Statistisch gesicherte Schlussfolgerungen, wie Crowdinvesting im Verhältnis zu anderen Investitionsformen abschneidet, sind auf Grundlage der vorhandenen begrenzten Daten schwierig. Dass Crowdinvesting im Allgemeinen hohe Renditechancen bietet, aber auch mit hohen Risiken verbunden ist, dürfte unbestritten sein. So wurden einerseits bereits erste Investments für die Crowd erfolgreich abgewickelt. Im Falle von Cashboard wurden die Anleger sogar schon kurz nach Abschluss der Crowdfinanzierungsrunde von größeren VC-Investoren mit einer Rendite von 48% abgelöst. Andererseits haben laut Crowdfunding-Monitor bei insgesamt 209 finanzierten Unternehmen bzw. Projekten bereits ca. 25 bis 30 den Geschäftsbetrieb eingestellt oder Insolvenz angemeldet.

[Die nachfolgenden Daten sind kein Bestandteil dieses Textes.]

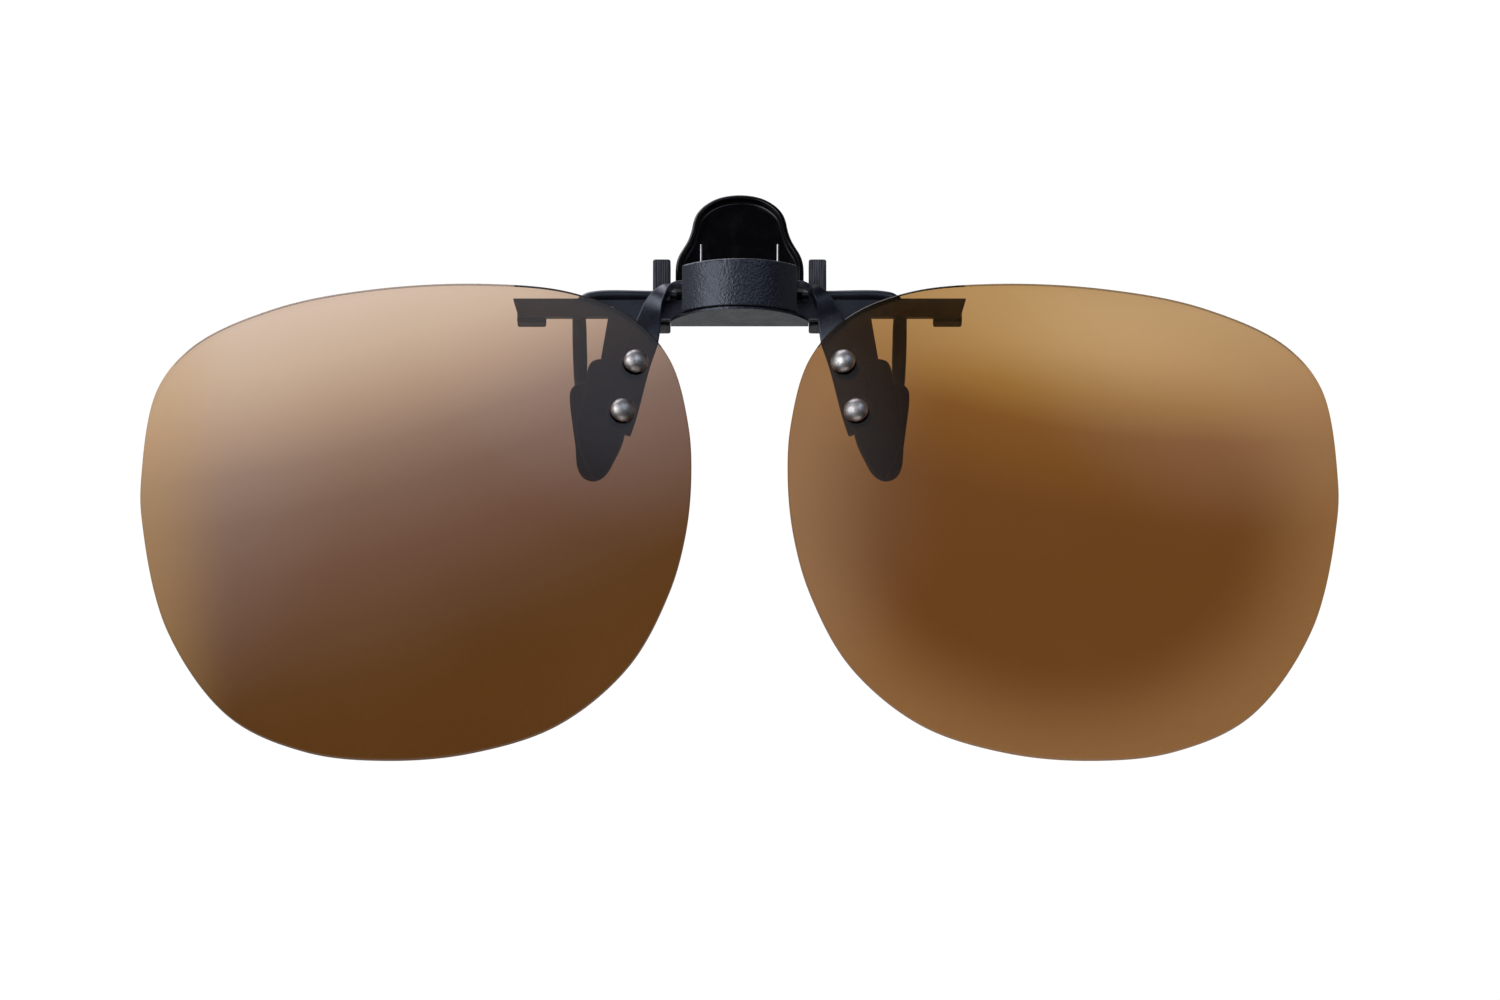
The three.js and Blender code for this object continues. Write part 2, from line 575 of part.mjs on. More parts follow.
function rimRestCap() {
  const front = JAW_BACK_Y + PLAY;
  return block([RIM_REST_START_X, front, RIM_REST_Z], [RIM_REST_END_X, RIM_REST_BACK_Y, RIM_REST_TOP_Z])
    .subtract(block(
      [TAB_START_X - PLAY, 0, TAB_BOTTOM_Z - PLAY],
      [TAB_END_X + PLAY, TAB_BACK_Y + PLAY, TAB_TOP_Z + PLAY]));
}

/** A sleeve pocketed for the ear, and slit in front where the ear joins the bracket's wing. */
function bridgeBumper() {
  const x0 = EAR_START_X - PLAY;
  const x1 = EAR_END_X + PLAY;
  const back = EAR_BACK_Y + PLAY;
  const bottom = EAR_BOTTOM_Z - PLAY;
  return block([BUMPER_START_X, BUMPER_FRONT_Y, BUMPER_BOTTOM_Z], [BUMPER_END_X, BUMPER_BACK_Y, BUMPER_TOP_Z])
    .subtract(block([x0, EAR_FRONT_Y - PLAY, bottom], [x1, back, EAR_TOP_Z + PLAY]))
    .subtract(block([x0, 0, bottom], [x1, back, WING_TOP_Z + PLAY]))
    .subtract(barAlongX(WIRE_HOLE_RADIUS, 0, REACH, PIVOT_Y, PIVOT_Z));
}

/** A bowed leaf over the axle: its ends bear on the cap's roof and its middle on the cam flat. */
function detentSpring() {
  const endZ = CAP_TOP_Z - CAP_ROOF - SEAT_GAP;
  const middleZ = CAM_FLAT + SEAT_GAP + LEAF_THICKNESS;
  const [rampStart, rampEnd] = LEAF_RAMP_X;
  const right = [[LEAF_END_X, endZ], [rampStart, endZ], [rampEnd, middleZ]];
  const top = [...right, ...mirroredBack(right)];
  const underside = top.map(([x, z]) => [x, z - LEAF_THICKNESS]).reverse();
  return uprightPlate([...top, ...underside], -LEAF_HALF_WIDTH, LEAF_HALF_WIDTH);
}

// ---------- rear jaw ----------

/** A place on the lever: n is behind its middle plane and u is up along it. */
function onLever([x, n, u]) {
  const sin = Math.sin(LEVER_LEAN);
  const cos = Math.cos(LEVER_LEAN);
  return new THREE.Vector3(x, PIVOT_Y + n * cos + u * sin, PIVOT_Z - n * sin + u * cos);
}

/** The spoon made upright at the origin, then leaned back and moved to the pivot. */
function spoon() {
  const knots = LEVER_OUTLINE.map(([x, u]) => new THREE.Vector2(x, u));
  const half = new THREE.SplineCurve(knots).getPoints(26).map((p) => [Math.max(p.x, 0), p.y]);
  const topU = half[half.length - 1][1];
  half[half.length - 1] = [0, topU];
  // The rim keeps its width beside the dish, and closes over it only near the top.
  const dish = half.map(([x, u]) => [Math.max(x - LEVER_RIM, 0), u - LEVER_RIM * (u / topU) ** 4]);
  dish[0][1] = 0;
  const floorFront = LEVER_HALF_THICKNESS - LEVER_FLOOR;
  const upright = uprightPlate([...half, ...mirroredBack(half)], -LEVER_HALF_THICKNESS, LEVER_HALF_THICKNESS)
    .subtract(uprightPlate([...dish, ...mirroredBack(dish)], -REACH, floorFront))
    .subtract(block([-BARREL_INNER_X, -REACH, -REACH], [BARREL_INNER_X, REACH, LEVER_WINDOW_TOP]));
  return solidOf(geometryOf(upright).rotateX(-LEVER_LEAN).translate(0, PIVOT_Y, PIVOT_Z));
}

function thumbLever() {
  const barrel = (x0, x1) => barAlongX(BARREL_RADIUS, x0, x1, PIVOT_Y, PIVOT_Z);
  return spoon()
    .add(barrel(BARREL_INNER_X, BARREL_OUTER_X))
    .add(barrel(-BARREL_OUTER_X, -BARREL_INNER_X))
    .subtract(barAlongX(WIRE_DIAMETER / 2 + PLAY, -REACH, REACH, PIVOT_Y, PIVOT_Z));
}

/** The jaw wire: one length across the back, bent down at each end. grow thickens it, to cut a pocket. */
function jawWire(grow = 0) {
  const keyAt = ({ at: [x, y, z], wide, thick }, side) => ({
    at: new THREE.Vector3(side * x, y, z),
    facing: new THREE.Vector3(0, 1, 0),
    wide: wide + 2 * grow,
    thick: thick + 2 * grow,
  });
  const right = WIRE_ROUTE.map((key) => keyAt(key, 1));
  const left = WIRE_ROUTE.map((key) => keyAt(key, -1)).reverse();
  return sweep(blendKeys([...left, ...right], 3), roundSection(10));
}

function rearGrip() {
  return uprightPlate(smoothLoop(REAR_GRIP_OUTLINE, 40), REAR_GRIP_FRONT_Y, REAR_GRIP_BACK_Y)
    .subtract(jawWire(PLAY));
}

/** Right half of the spring's route: the bridge on the bracket, a coil, and a leg up the lever. */
function springRoute() {
  const bridgeY = BRACKET_BACK_Y + SEAT_GAP + SPRING_WIRE / 2;
  const steps = COIL_TURNS * COIL_STEPS_PER_TURN;
  const wound = 2 * Math.PI * COIL_TURNS + LEVER_LEAN;
  const coil = Array.from({ length: steps + 1 }, (_, i) => {
    const angle = (wound * i) / steps;
    const x = THREE.MathUtils.lerp(COIL_START_X, COIL_END_X, i / steps);
    const y = PIVOT_Y - COIL_RADIUS * Math.cos(angle);
    return new THREE.Vector3(x, y, PIVOT_Z + COIL_RADIUS * Math.sin(angle));
  });
  return [
    ...BRIDGE_ROUTE.map(([x, y, z]) => new THREE.Vector3(x, bridgeY + y, z)),
    ...coil,
    ...SPRING_LEG_ON_LEVER.map(onLever),
  ];
}

/** A double torsion spring, one wire with a coil each side. */
function jawSpring() {
  const right = springRoute();
  const route = [...right.map((p) => new THREE.Vector3(-p.x, p.y, p.z)).reverse(), ...right];
  const stations = route.map((at) => ({
    at,
    facing: new THREE.Vector3(1, 0, 0),
    wide: SPRING_WIRE,
    thick: SPRING_WIRE,
  }));
  for (const station of stations) {
    const onBridge = station.at.z < BRIDGE_Z + SPRING_WIRE;
    if (onBridge) station.facing.set(0, 1, 0);
  }
  return sweep(stations, roundSection(6));
}

// ---------- assembly ----------

const clip = new THREE.Group();
clip.position.set(0, -GRIP_Y, -RIM_REST_Z);

function addPiece(name, solid, look, side = 1) {
  const mesh = new THREE.Mesh(geometryOf(solid), new THREE.MeshStandardMaterial(MATERIALS[look]));
  mesh.name = name;
  mesh.scale.x = side;
  clip.add(mesh);
}

/** A right-hand piece and its mirror image. */
function addPair(name, solid, look) {
  addPiece(`${name}_right`, solid, look);
  addPiece(`${name}_left`, solid, look, -1);
}

addPiece("hinge_base", hingeBase(), "painted_metal");
addPiece("hinge_cap", hingeCap(), "painted_metal");
addPiece("front_jaw_plate", frontJawPlate(), "painted_metal");
addPiece("pivot_bracket", pivotBracket(), "painted_metal");
addPair("plate_rivet", plateRivet(), "steel");
addPair("front_grip", frontGrip(), "silicone");
addPair("rim_rest_cap", rimRestCap(), "silicone");
addPair("bridge_bumper", bridgeBumper(), "silicone");
addPiece("detent_spring", detentSpring(), "steel");
addPiece("jaw_spring", jawSpring(), "steel");

addPiece("flip_axle", flipAxle(), "steel");
addPair("lens_arm", arm(), "painted_metal");
addPair("lens", lens(), "tinted_lens");
for (const [level, place] of Object.entries(LENS_RIVETS)) {
  addPair(`lens_rivet_${level}`, lensRivet(place), "steel");
  addPair(`rivet_front_washer_${level}`, frontWasher(place), "nylon");
  addPair(`rivet_rear_washer_${level}`, rearWasher(place), "steel");
}

addPiece("thumb_lever", thumbLever(), "black_plastic");
addPiece("jaw_wire", jawWire(), "painted_metal");
addPair("rear_grip", rearGrip(), "silicone");

const part = new THREE.Group();
part.add(clip);
export default part;
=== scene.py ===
import json
import math

import bmesh
import bpy
import numpy as np
from mathutils import Matrix, Vector


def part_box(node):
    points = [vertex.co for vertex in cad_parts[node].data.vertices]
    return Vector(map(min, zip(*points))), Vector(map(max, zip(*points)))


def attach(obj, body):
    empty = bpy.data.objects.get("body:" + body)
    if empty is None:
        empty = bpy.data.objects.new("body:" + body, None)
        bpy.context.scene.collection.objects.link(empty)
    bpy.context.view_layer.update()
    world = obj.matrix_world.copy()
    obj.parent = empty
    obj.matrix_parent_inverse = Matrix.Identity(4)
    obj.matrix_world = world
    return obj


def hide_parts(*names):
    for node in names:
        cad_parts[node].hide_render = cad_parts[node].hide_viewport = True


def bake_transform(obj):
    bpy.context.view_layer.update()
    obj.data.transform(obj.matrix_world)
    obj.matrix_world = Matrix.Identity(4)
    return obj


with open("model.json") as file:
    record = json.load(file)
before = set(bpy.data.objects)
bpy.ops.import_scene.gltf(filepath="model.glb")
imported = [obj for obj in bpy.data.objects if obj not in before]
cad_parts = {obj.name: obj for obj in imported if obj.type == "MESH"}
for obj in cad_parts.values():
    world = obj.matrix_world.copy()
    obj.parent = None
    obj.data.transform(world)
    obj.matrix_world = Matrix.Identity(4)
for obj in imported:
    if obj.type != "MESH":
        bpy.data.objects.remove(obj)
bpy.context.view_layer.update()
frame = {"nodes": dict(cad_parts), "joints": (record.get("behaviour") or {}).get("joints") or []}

scene = bpy.context.scene

MM = 0.001
JOINTS = {joint["name"]: joint for joint in frame["joints"]}
FLIP_AXIS = Vector(JOINTS["lens_flip"]["pos_m"]) / MM
PIVOT = Vector(JOINTS["jaw_open"]["pos_m"]) / MM - FLIP_AXIS
PLAY = 0.05
REACH = 10  # past everything that a cutter cuts
SWEEP_END = 0.07  # how far a sweep's ends are drawn in, as a share of its section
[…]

Zum anderen ist die Marktentwicklung vom regulatorischen Umfeld abhängig. Hier gab es in Deutschland mit Inkrafttreten des Kleinanlegerschutzgesetzes am 10. Juli 2015 einige Neuerungen, deren Einfluss auf die Branche abzuwarten bleibt. Ein wesentlicher Aspekt ist dabei die Befreiung von der Erstellung eines Vermögensanlagenprospekts, die im neuen § 2a VermAnlG geregelt ist. Diese Ausnahmevorschrift befreit nur partiarische oder nachrangige Darlehen von einer Prospektpflicht des Emittenten, nicht aber z.B. stille Beteiligungen oder Genussrechte. Zudem ist für die Plattformen weiterer Rechtsum setzungsaufwand entstanden, der einige Detailfragen aufwirft, die noch nicht abschließend geklärt sind.

Fazit

Crowdinvesting ist eine vielfältige Anlagevariante. Es kann gerade im Bereich der Start-up-Finanzierung Lücken füllen, die herkömmliche Finanzierungsmethoden offen lassen. Es wird bereits jetzt von bestimmten Marktteilnehmern – vor allem zur Portfoliodiversifizierung – verwendet. Es sind auch weiterhin innovative Impulse, die von Crowdinvesting ausgehen, zu erwarten. Ob Crowdinvesting zu einem „Massenphänomen“ für die breite Bevölkerungsschicht werden wird, bleibt aber abzuwarten. Hierbei wird auch das Aufsichtsrecht eine Rolle spielen.